Data section —
***
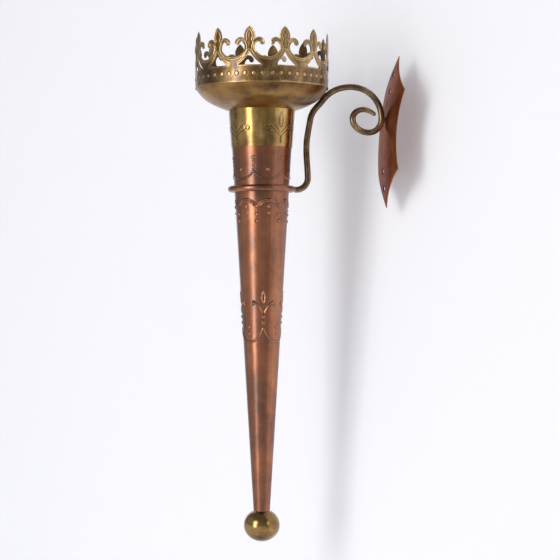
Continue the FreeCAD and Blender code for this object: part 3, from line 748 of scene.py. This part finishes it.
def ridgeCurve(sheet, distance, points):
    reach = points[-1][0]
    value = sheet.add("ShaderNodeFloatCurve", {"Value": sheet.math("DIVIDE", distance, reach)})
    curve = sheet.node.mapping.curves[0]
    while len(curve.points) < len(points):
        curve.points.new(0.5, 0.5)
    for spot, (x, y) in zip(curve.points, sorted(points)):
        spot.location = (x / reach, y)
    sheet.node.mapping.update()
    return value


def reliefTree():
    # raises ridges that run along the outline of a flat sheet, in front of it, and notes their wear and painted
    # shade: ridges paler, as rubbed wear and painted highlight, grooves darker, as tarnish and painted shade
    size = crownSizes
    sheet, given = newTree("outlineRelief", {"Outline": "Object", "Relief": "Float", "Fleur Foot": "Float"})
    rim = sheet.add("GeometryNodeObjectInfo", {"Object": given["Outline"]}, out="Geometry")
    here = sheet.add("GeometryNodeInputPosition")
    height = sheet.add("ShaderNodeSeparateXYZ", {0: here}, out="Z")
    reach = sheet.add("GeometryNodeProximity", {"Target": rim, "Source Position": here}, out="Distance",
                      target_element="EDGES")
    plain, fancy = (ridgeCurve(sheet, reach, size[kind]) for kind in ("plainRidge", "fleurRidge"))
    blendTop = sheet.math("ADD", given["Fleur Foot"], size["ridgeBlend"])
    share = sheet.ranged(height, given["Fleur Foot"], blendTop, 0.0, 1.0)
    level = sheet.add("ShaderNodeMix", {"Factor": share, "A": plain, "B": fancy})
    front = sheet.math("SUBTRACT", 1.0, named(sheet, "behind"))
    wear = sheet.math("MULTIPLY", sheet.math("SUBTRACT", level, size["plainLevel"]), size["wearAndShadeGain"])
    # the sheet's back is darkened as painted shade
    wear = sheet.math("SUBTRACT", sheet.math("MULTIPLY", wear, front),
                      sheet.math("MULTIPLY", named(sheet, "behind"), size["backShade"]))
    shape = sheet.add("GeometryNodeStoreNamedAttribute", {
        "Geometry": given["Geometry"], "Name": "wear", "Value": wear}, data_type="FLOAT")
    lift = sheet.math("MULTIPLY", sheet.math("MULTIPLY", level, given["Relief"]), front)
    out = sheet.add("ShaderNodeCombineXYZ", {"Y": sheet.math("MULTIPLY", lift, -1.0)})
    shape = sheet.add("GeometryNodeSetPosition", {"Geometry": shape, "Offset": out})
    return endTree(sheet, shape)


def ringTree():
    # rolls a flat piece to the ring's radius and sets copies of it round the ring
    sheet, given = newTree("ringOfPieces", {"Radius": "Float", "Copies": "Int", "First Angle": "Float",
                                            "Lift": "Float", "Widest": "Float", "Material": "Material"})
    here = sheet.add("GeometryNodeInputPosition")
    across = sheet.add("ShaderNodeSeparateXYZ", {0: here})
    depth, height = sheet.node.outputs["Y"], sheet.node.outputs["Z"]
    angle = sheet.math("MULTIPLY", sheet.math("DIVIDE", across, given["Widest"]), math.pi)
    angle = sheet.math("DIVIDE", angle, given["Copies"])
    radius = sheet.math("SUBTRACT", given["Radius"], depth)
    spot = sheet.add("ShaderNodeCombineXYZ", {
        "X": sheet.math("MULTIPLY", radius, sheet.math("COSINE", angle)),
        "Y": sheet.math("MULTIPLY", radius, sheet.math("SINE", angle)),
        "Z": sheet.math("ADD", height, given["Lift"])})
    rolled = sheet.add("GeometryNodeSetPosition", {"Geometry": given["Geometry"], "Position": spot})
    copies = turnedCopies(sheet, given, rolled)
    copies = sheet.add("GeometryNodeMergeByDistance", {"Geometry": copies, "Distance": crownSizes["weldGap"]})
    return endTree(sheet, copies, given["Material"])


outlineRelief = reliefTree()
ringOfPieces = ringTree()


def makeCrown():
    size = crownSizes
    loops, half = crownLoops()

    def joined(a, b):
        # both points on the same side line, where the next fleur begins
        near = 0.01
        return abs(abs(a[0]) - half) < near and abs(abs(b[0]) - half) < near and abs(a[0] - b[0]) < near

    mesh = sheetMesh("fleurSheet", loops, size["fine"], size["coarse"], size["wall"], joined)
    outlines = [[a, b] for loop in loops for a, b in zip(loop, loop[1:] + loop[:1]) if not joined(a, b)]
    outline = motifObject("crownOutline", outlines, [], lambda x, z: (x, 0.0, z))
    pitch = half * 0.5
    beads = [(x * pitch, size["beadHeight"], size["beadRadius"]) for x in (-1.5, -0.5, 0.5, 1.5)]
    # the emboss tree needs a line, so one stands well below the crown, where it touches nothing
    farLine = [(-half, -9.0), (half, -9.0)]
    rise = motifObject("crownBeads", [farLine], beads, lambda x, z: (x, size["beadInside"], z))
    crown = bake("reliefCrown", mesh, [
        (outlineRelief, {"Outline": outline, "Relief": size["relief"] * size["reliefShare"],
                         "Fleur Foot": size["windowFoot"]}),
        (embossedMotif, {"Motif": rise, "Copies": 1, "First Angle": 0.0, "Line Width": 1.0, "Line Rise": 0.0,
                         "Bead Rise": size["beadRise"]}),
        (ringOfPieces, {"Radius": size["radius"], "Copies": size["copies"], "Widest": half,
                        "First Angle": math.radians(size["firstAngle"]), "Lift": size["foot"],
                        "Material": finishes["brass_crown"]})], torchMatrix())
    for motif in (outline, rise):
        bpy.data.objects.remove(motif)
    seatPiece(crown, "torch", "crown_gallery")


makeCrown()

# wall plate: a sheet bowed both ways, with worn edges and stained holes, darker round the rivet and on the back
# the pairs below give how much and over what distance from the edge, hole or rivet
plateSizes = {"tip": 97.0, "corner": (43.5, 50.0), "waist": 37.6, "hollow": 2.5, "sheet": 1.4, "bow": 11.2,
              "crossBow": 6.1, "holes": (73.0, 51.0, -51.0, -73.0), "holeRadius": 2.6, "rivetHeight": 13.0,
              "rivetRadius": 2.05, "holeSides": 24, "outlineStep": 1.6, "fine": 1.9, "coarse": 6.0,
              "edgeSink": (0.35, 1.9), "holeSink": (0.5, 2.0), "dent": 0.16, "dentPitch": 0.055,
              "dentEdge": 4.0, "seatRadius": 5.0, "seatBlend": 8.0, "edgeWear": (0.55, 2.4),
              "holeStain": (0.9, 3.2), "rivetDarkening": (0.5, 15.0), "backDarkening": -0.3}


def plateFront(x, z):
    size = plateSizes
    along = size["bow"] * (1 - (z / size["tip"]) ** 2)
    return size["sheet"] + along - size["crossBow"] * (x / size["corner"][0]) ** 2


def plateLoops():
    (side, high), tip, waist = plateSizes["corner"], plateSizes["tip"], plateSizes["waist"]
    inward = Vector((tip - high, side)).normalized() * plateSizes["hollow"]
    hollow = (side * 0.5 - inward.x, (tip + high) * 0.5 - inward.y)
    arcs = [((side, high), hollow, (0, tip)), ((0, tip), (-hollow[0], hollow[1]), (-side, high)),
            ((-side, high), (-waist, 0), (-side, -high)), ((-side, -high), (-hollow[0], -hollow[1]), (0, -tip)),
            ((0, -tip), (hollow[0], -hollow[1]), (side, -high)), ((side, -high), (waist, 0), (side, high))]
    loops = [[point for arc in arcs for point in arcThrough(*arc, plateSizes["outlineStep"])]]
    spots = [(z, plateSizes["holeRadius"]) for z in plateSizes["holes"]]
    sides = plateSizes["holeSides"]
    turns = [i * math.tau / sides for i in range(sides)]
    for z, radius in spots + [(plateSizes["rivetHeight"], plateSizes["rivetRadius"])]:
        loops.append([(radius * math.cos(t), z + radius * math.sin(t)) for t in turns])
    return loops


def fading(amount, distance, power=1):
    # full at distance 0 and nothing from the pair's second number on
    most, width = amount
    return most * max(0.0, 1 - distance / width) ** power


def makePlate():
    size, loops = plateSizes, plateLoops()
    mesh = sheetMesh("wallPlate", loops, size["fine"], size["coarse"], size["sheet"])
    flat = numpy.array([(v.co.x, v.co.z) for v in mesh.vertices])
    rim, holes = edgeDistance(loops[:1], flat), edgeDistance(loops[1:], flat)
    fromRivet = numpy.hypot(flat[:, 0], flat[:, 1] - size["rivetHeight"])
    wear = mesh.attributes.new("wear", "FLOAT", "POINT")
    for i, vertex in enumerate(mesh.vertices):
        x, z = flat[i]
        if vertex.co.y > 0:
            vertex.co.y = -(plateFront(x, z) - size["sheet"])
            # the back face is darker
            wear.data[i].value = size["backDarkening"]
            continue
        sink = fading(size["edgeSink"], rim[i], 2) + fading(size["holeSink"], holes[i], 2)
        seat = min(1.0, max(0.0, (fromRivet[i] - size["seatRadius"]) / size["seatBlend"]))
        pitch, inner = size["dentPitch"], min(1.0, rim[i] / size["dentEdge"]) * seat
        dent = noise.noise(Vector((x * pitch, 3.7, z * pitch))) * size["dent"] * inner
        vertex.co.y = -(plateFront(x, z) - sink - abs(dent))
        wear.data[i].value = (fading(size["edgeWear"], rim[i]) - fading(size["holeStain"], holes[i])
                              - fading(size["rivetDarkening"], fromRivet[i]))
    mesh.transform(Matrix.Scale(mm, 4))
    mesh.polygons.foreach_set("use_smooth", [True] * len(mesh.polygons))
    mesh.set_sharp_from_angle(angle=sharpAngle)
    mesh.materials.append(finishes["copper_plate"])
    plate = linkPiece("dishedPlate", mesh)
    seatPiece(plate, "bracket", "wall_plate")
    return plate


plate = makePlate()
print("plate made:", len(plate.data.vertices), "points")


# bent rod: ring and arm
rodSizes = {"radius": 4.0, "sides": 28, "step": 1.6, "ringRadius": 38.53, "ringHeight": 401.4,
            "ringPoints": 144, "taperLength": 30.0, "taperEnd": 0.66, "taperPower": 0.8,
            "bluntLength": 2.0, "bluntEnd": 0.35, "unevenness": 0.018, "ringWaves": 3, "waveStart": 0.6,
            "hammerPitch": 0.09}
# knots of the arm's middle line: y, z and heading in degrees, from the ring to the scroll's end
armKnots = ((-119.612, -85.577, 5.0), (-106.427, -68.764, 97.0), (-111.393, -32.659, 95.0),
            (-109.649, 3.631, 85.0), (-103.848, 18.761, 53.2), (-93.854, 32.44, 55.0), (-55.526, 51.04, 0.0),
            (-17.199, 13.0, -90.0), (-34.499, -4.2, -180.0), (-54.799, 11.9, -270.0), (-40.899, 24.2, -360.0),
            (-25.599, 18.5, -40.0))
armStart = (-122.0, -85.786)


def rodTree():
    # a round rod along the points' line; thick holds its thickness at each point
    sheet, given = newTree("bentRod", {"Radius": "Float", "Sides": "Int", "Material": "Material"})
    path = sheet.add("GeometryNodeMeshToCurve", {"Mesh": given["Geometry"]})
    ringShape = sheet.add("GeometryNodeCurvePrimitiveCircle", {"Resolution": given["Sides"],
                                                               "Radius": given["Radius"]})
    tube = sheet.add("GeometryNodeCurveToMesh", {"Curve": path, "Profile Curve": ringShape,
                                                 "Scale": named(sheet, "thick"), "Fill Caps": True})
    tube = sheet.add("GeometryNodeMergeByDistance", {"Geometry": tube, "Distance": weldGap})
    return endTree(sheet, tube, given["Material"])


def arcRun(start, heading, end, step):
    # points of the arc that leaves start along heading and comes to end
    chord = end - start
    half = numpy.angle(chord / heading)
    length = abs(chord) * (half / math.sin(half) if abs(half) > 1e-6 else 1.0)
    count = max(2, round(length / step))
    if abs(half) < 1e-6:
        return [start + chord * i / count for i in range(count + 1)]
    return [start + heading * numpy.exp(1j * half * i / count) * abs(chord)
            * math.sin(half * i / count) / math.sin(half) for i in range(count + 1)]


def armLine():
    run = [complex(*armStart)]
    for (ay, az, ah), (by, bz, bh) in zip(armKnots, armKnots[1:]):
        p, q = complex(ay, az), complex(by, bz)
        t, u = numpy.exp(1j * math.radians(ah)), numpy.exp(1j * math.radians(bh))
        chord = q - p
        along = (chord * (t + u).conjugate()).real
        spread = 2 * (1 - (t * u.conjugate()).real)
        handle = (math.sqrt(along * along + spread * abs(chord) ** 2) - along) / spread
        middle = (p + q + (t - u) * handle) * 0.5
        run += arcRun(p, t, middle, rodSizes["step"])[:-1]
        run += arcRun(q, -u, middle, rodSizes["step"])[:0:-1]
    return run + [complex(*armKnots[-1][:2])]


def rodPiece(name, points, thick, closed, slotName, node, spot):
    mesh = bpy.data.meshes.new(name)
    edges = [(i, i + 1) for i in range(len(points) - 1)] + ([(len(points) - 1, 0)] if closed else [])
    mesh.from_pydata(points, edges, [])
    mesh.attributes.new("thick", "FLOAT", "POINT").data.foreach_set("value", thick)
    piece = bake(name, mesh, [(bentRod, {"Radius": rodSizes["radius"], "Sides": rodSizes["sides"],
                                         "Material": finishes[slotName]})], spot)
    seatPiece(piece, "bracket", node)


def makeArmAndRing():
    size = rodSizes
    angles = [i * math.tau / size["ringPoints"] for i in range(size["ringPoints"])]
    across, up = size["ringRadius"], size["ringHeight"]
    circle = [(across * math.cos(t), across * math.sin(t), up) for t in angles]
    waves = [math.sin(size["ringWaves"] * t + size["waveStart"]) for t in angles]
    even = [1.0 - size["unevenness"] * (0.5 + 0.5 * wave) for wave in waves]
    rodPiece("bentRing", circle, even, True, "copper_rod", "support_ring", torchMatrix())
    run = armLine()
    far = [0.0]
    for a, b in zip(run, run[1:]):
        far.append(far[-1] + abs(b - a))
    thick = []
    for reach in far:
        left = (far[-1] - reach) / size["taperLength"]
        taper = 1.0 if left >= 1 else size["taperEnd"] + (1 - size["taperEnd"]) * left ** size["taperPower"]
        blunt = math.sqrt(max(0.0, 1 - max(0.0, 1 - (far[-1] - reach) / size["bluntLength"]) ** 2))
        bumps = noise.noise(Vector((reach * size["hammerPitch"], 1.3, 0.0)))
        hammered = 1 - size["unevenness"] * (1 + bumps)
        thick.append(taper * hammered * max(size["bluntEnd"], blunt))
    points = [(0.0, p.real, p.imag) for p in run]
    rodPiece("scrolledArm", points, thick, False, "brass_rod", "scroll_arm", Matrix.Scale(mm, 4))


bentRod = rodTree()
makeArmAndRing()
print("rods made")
***
Your goal — From the opening line of the data above, please print each line as written up to and including the line that contains "return value", and nothing more.

Response —
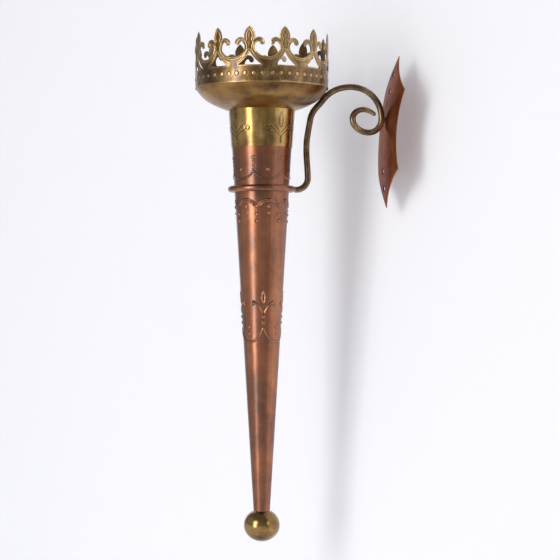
Continue the FreeCAD and Blender code for this object: part 3, from line 748 of scene.py. This part finishes it.
def ridgeCurve(sheet, distance, points):
    reach = points[-1][0]
    value = sheet.add("ShaderNodeFloatCurve", {"Value": sheet.math("DIVIDE", distance, reach)})
    curve = sheet.node.mapping.curves[0]
    while len(curve.points) < len(points):
        curve.points.new(0.5, 0.5)
    for spot, (x, y) in zip(curve.points, sorted(points)):
        spot.location = (x / reach, y)
    sheet.node.mapping.update()
    return value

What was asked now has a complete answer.